C’est un scandale, une double peine affligée à toutes ces femmes qui subissent déjà de profondes inégalités gravées dans notre société !
C’est justement cette société que nous refusons et dont nous dénonçons les modalités d’organisation, où le partage des richesses se fait entre quelques privilégiés et où les inégalités se creusent aussi vite qu’augmentent les profits des entreprises du CAC 40 !
Monsieur le Ministre, je vous propose de nous arrêter sur quelques grands constats :
Dés le début de l’activité professionnelle, des écarts d’emploi se font jour entre les hommes et les femmes qui sont plus touchées par le chômage et le temps partiel. Première injustice à laquelle s’additionne la discrimination salariale, avec un écart de salaire de 18% à 27%, toutes générations confondues. Comme je vous le disais, la note s’avère salée pour les femmes et votre réforme même amendée est insuffisante pour alléger les différences, alors qu’elle devrait répondre à 3 objectifs :
Le premier est de réduire les inégalités pendant la vie active en tenant compte, encore une fois de la réalité du quotidien des femmes, à commencer par l’éducation des enfants, les tâches domestiques qui reposent encore trop souvent sur elles seules.
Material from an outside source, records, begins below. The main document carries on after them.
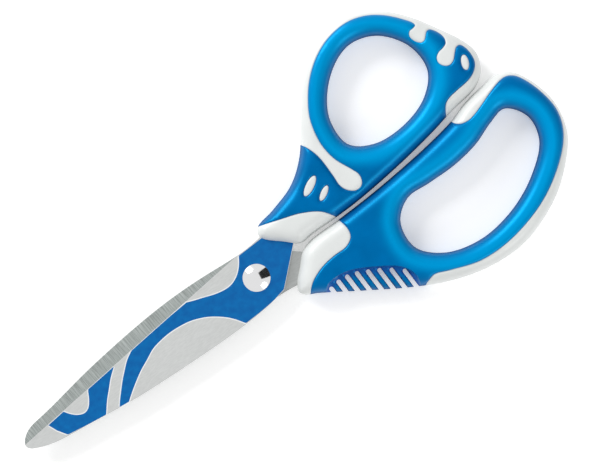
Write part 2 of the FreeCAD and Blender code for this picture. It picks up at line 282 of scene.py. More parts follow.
@dataclass(frozen=True)
class Finish:
    """What every finish has: its name, its sRGB colour and how rough and metallic it is."""

    name: str
    colour: str
    roughness: float
    metallic: float = 0.0

    def start(self) -> tuple[bpy.types.Material, bpy.types.NodeTree, bpy.types.Node]:
        """Make the material with its main shader.

        Returns:
            The material, its node tree and the shader.
        """
        material = bpy.data.materials.new(self.name)
        material.use_nodes = True
        tree = material.node_tree
        shader = tree.nodes["Principled BSDF"]
        shader.inputs["Base Color"].default_value = linear(self.colour)
        shader.inputs["Roughness"].default_value = self.roughness
        shader.inputs["Metallic"].default_value = self.metallic
        return material, tree, shader

    def grain(
        self, tree: bpy.types.NodeTree, size_mm: float, detail: float = 3.0,
        stretch: tuple[float, float, float] = (1, 1, 1), turn: float = 0.0,
    ) -> bpy.types.NodeSocket:
        """Lay a noise on the object's own coordinates, drawn out along its own axes.

        Args:
            tree: The material's node tree.
            size_mm: Size of one feature, in millimetres.
            detail: How many finer noises are added.
            stretch: How many times finer the noise is along each axis.
            turn: Turn about Z, in degrees, before the stretch.

        Returns:
            The noise's value.
        """
        place = add_node(tree, "ShaderNodeTexCoord", out="Object")
        turned = {"Vector": place, "Rotation": (0, 0, math.radians(turn))}
        drawn = {"Vector": add_node(tree, "ShaderNodeMapping", turned), "Scale": stretch}
        noise = {"Vector": add_node(tree, "ShaderNodeMapping", drawn)}
        noise |= {"Scale": per_metre(size_mm), "Detail": detail}
        return add_node(tree, "ShaderNodeTexNoise", noise)


@dataclass(frozen=True)
class GroundSteel(Finish):
    """Stainless strip: satin faces rolled lengthwise, and a bevel ground across the edge, coloured darker
    than the faces as painted shade.
    """

    light_colour: str = "#dbdddc"
    # painted shade: the bevel and its wheel marks are coloured much darker than the faces, in place of the
    # light the bevel doesn't mirror
    bevel_shade_colour: str = "#8b918f"
    mark_shade_colour: str = "#9fa5a3"
    grain_mm: float = 0.35     # rolled grain is about 0.05 mm, drawn coarser so that it shows
    streak_mm: float = 0.45    # one wheel mark on the bevel, drawn wide enough to show
    cloud_mm: float = 14.0     # patches that are a little duller than the rest
    marks_lean: float = -4.8   # degrees from square across the blade
    flat_lift: float = 0.996   # the normal's height on a face, and on the band, which leans
    band_lift: float = 0.985   # by about 14 degrees

    def make(self) -> bpy.types.Material:
        """Make the material.

        Returns:
            The finished material.
        """
        material, tree, shader = self.start()
        normal = add_node(tree, "ShaderNodeNewGeometry", out="Normal")
        lift = add_node(tree, "ShaderNodeSeparateXYZ", {0: normal}, out=2)
        lift = add_node(tree, "ShaderNodeMath", {0: lift}, operation="ABSOLUTE")
        ground = add_node(tree, RANGE, {0: lift, 1: self.flat_lift, 2: self.band_lift})
        rolled = self.grain(tree, self.grain_mm, 4.0, stretch=(0.2, 1, 1))
        streaks = self.grain(tree, self.streak_mm, 5.0, (1, 0.06, 0.06), self.marks_lean)
        clouds = self.grain(tree, self.cloud_mm, 2.0)
        light = add_node(tree, RANGE, {0: rolled, 1: 0.35, 2: 0.65})
        face = {0: light, 6: linear(self.colour), 7: linear(self.light_colour)}
        marked = add_node(tree, RANGE, {0: streaks, 1: 0.35, 2: 0.68})
        # painted shade: the leaning bevel, found by its normal, takes the darker colours; the wheel marks
        # on it are real grain
        band = {0: marked, 6: linear(self.bevel_shade_colour), 7: linear(self.mark_shade_colour)}
        both = {0: ground, 6: add_node(tree, MIX, face, **COLOURS), 7: add_node(tree, MIX, band, **COLOURS)}
        tree.links.new(add_node(tree, MIX, both, **COLOURS), shader.inputs["Base Color"])
        satin = {0: clouds, **MIDDLE, 3: self.roughness - 0.05, 4: self.roughness + 0.06}
        wheel = {0: streaks, **MIDDLE, 3: 0.24, 4: 0.32}
        rough = {0: ground, 2: add_node(tree, RANGE, satin), 3: add_node(tree, RANGE, wheel)}
        tree.links.new(add_node(tree, MIX, rough), shader.inputs["Roughness"])
        relief = {"Height": rolled, "Distance": 0.002 * MM, "Strength": 0.4}
        tree.links.new(add_node(tree, "ShaderNodeBump", relief), shader.inputs["Normal"])
        return material


@dataclass(frozen=True)
class PolishedSteel(Finish):
    """Nickel-plated steel, barrel polished: a near mirror with faint scuffs."""

    scuff_mm: float = 0.6
    scuffs_lean: float = 30.0

    def make(self) -> bpy.types.Material:
        """Make the material.

        Returns:
            The finished material.
        """
        material, tree, shader = self.start()
        scuffs = self.grain(tree, self.scuff_mm, 5.0, (0.3, 1, 1), self.scuffs_lean)
        rough = {0: scuffs, 1: 0.4, 2: 0.75, 3: self.roughness, 4: self.roughness + 0.14}
        tree.links.new(add_node(tree, RANGE, rough), shader.inputs["Roughness"])
        relief = {"Height": scuffs, "Distance": 0.004 * MM, "Strength": 0.35}
        tree.links.new(add_node(tree, "ShaderNodeBump", relief), shader.inputs["Normal"])
        return material


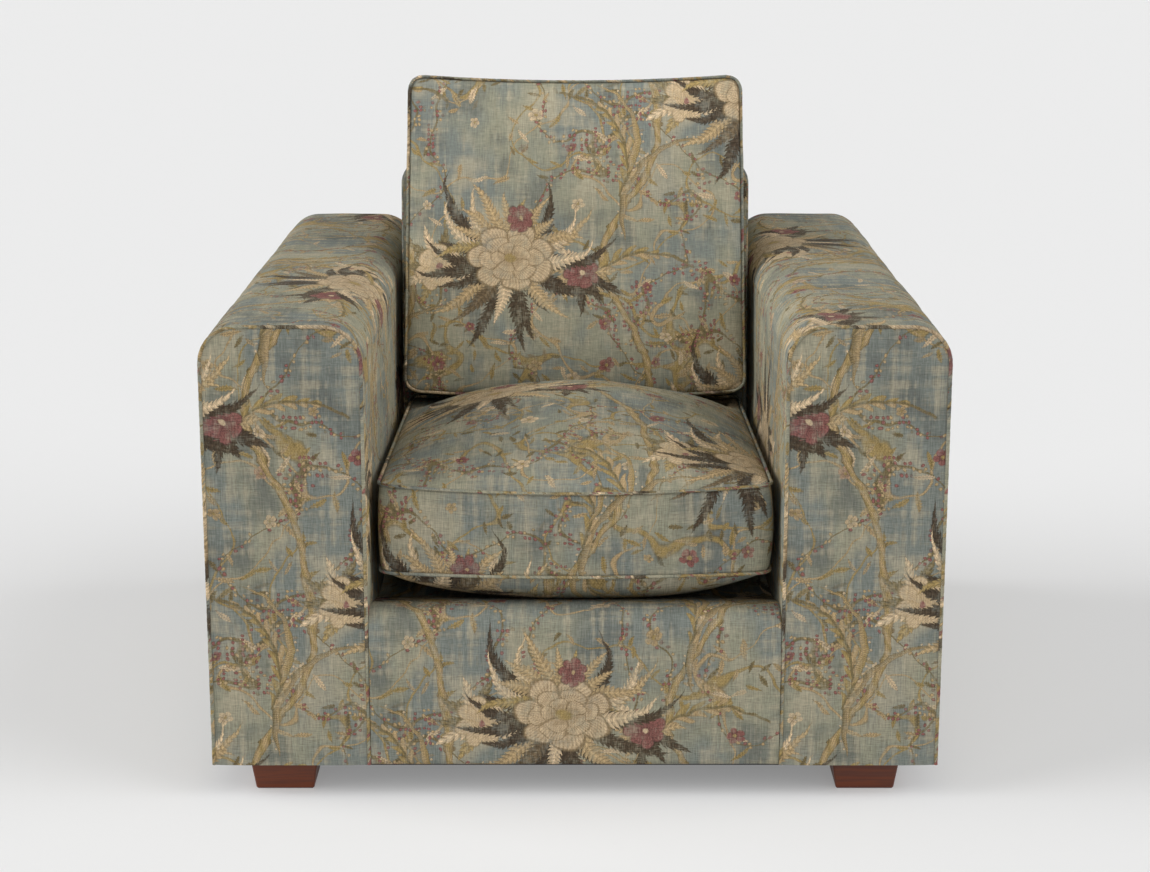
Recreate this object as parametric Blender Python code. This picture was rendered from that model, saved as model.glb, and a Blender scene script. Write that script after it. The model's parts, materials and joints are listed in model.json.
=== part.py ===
"""Box-arm armchair: two arm boxes, a seat frame and a fixed back, webbed, padded and covered, with a loose
seat cushion, a loose back cushion and four tapered feet. Left and right are as seen from the front.

Metres, +Z up, +Y to the back. The origin is on the floor under the middle of the chair.
"""

import math

import bmesh
import bpy
import numpy as np
from mathutils import Vector

# Overall sizes
OVERALL_WIDTH = 0.96
OVERALL_DEPTH = 1.01
FOOT_HEIGHT = 0.045
ARM_HEIGHT = 0.638
ARM_WIDTH = 0.209
ARM_CORNER = 0.048
BORDER_HEIGHT = 0.258
DECK_HEIGHT = 0.232
BACK_HEIGHT = 0.762
BACK_CORNER = 0.034
BACK_FOOT_DEPTH = 0.648
BACK_TOP_DEPTH = 0.722
BORDER_CORNER = 0.024
ROLL_FLAT_DEPTH = 0.026
ROLL_END_DEPTH = 0.18
ROLL_STEPS = 6
BORDER_TOP_DEPTH = 0.3

# Materials' thicknesses
GAP = 0.0003
CLOTH = 0.0015
DUST_CLOTH = 0.001
FOAM = 0.012
BOARD = 0.018
BASE_BOARD = 0.03
SIDE_BOARD = 0.015
RAIL = 0.022
HEM = 0.02

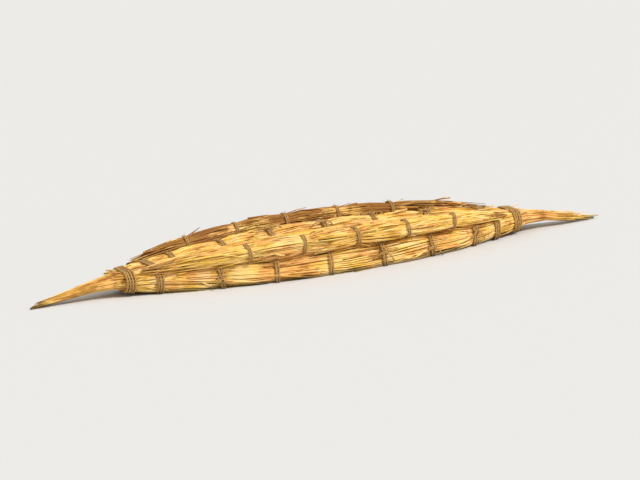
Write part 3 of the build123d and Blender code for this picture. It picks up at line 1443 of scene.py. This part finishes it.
@dataclass(frozen=True)
class Studio:
    """A plain pale floor at the waterline, soft lamps and the photograph's viewing angle."""

    floor_size: float = 90.0
    floor_tint: Colour = (0.70, 0.69, 0.67)
    backdrop_tint: Colour = (0.80, 0.80, 0.80)
    sky_strength: float = 0.46
    elevation: float = 12.6
    azimuth: float = -25.0
    distance: float = 20.5
    frame_share: float = 0.90
    lean: float = 3.2  # degrees: the boat lies at the left edge of a wide view, which leans it so
    # A lamp's name, degrees anticlockwise from the camera and above the horizon, softness, strength
    lamps: tuple[tuple[str, float, float, float, float], ...] = (
        ("key", 58, 46, 14, 2.8),
        ("fill", -50, 40, 60, 0.55),
    )

    def floor(self) -> None:
        """Lay the floor."""
        bm = bmesh.new()
        bmesh.ops.create_grid(bm, x_segments=1, y_segments=1, size=self.floor_size / 2)
        bmesh.ops.translate(bm, verts=bm.verts, vec=(0, 0, WATERLINE))
        floor = put("floor", shape("floor", bm))
        sheet = NodeSheet(bpy.data.materials.new("pale_floor"))
        sheet.finish(Base_Color=self.floor_tint, Roughness=0.9, Specular_IOR_Level=0.1)
        floor.data.materials.append(sheet.owner)

    @staticmethod
    def direction(azimuth: float, elevation: float) -> Vector:
        """Unit vector from the boat towards an azimuth and elevation in degrees."""
        a, e = math.radians(azimuth), math.radians(elevation)
        return Vector((math.sin(a) * math.cos(e), -math.cos(a) * math.cos(e), math.sin(e)))

    def light(self) -> None:
        """Light the boat softly, most from the right as in the photograph."""
        for name, azimuth, elevation, softness, strength in self.lamps:
            light = bpy.data.lights.new(name, "SUN")
            light.angle = math.radians(softness)
            light.energy = strength
            away = self.direction(self.azimuth + azimuth, elevation)
            put(name, light).rotation_euler = away.to_track_quat("Z", "Y").to_euler()
        sheet = NodeSheet(bpy.data.worlds.new("world"))
        sheet.finish(Color=(1.0, 1.0, 1.0), Strength=self.sky_strength)
        lit = Signal(sheet, sheet.shader.outputs[0])
        to_camera = sheet.add("LightPath", {}, {}, "Is Camera Ray")
        shown = sheet.add("Background", {}, {"Color": self.backdrop_tint})
        seen = sheet.add("MixShader", {}, {0: to_camera, 1: lit, 2: shown})
        sheet.feed(sheet.tree.nodes["World Output"].inputs["Surface"], seen)
        bpy.context.scene.world = sheet.owner

    def camera(self) -> None:
        """Place the camera so that the boat fills the frame's width."""
        low, high = CAD_BOX
        aim = (low + high) / 2
        aim.z = (WATERLINE + high.z) / 2
        data = bpy.data.cameras.new("camera")
        camera = put("camera", data)
        back = self.direction(self.azimuth, self.elevation)
        camera.location = aim + back * self.distance
        level = back.to_track_quat("Z", "Y")
        camera.rotation_euler = (level @ Quaternion((0, 0, 1), -math.radians(self.lean))).to_euler()
        seen = (high.x - low.x) * math.cos(math.radians(self.azimuth)) / self.frame_share
        data.sensor_width = 36.0
        data.lens = data.sensor_width * self.distance / seen
        data.clip_end = 200.0
        bpy.context.scene.camera = camera

    def build(self) -> None:
        """Make the stage."""
        self.floor()
        self.light()
        self.camera()
        bpy.context.scene.view_settings.view_transform = "Standard"


def main() -> None:
    """Build the boat, its stage, its lights and its camera."""
    logging.basicConfig(level=logging.INFO, format="%(message)s")
    form = HullForm.from_frame()
    stalk = Stalk()
    reeds = ReedFinish("dry_reeds").make()
    # a browner copy of the reed finish, with more and darker patches, for the left gunwale
    brown = ReedFinish("weathered_reeds", patch_tint=srgb(136, 80, 26), patch_share=0.62).make()
    packed = PackedFinish("packed_reeds").make()
    rope = RopeFinish("grass_rope").make()
    ReedHull(form, stalk, reeds, brown, packed).build()
    for end in End:
        PointedEnd(end, form, stalk, reeds).build()
    Ropework(form, rope).build()
    Studio().build()
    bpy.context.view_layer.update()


if __name__ == "__main__":
    main()
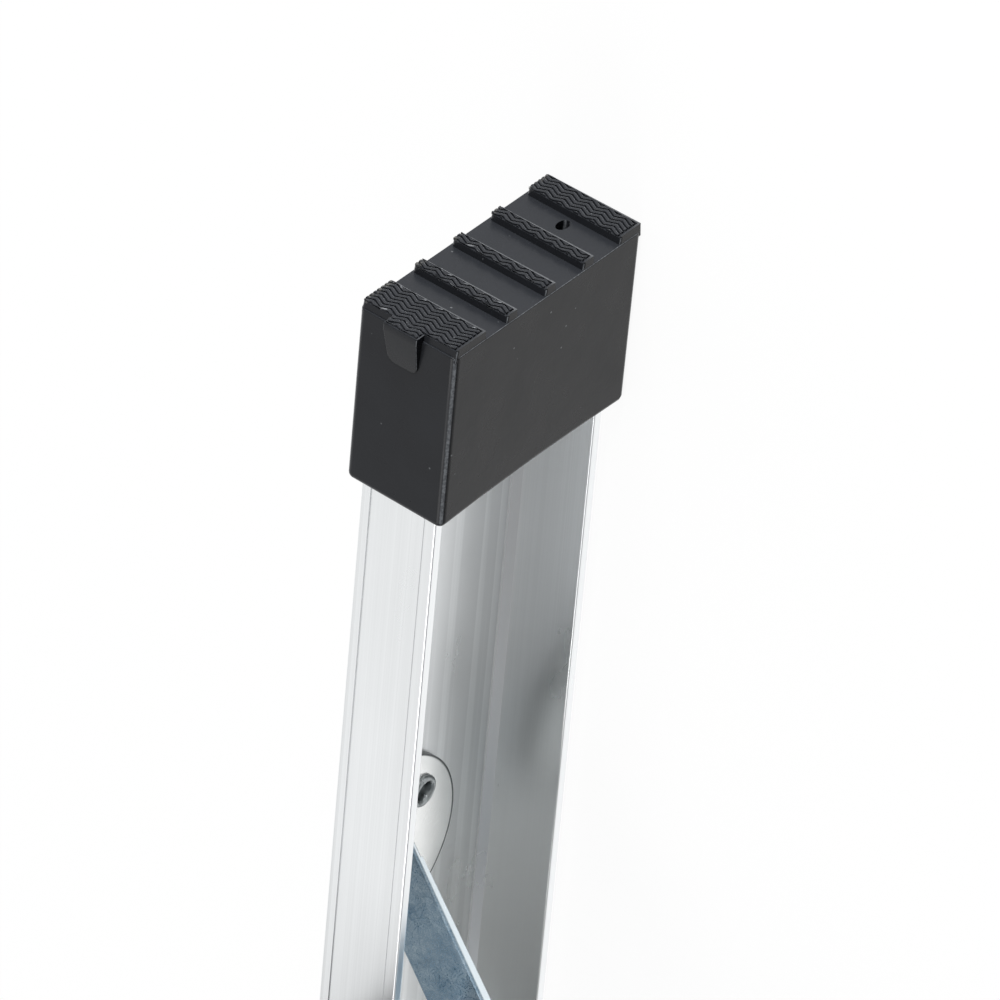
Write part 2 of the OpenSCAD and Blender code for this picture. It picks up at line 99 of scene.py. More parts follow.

Tout cela pèse sur l’emploi, le salaire et la carrière des femmes.
La question de l’articulation de la vie professionnelle des femmes et des hommes avec la vie familiale reste donc entièrement posée, c’est le second objectif.
Le troisième objectif, le plus important, est de réintégrer dans les régimes de retraite, la question de l’égalité des genres.
Notre système de retraite par répartition, largement redistributif et correctif permet d’atténuer les aléas de la vie. Mais de ces corrections, vous n’en avez cure et vous leur opposez plutôt l’allongement de la durée de cotisations et la remise en cause des droits familiaux dans le public et le privé.
Le résultat de l’addition de toutes ces mesures injustes pénalise les femmes, dont la part parmi les nouveaux retraités concernés par la décote tend à s’accroître, passant de 41% en 2004 à 51% en 2007. De même, 3 femmes sur 10 doivent attendre l’âge de 65 ans pour compenser les effets d’une carrière incomplète et tenter d’accéder au bénéfice du taux plein.
Si les systèmes de retraites ne peuvent corriger toutes les inégalités professionnelles et sociales dont les femmes sont victimes, toutefois, ils ne peuvent les ignorer comme vous le faites avec beaucoup d’aisance, ni rejeter l’essentiel des correctifs à opérer sur la solidarité nationale.
Peut être préférez-vous, mes chers collègues de la majorité courir le risque de consacrer, au travers d’une dualité des mécanismes de retraites, une dualité sociale et de genre qui selon moi est inacceptable !
C’est bien pourquoi avec mon groupe, je m’opposerai à ce report de 60 à 62 ans de l’âge d’ouverture du droit à la retraite.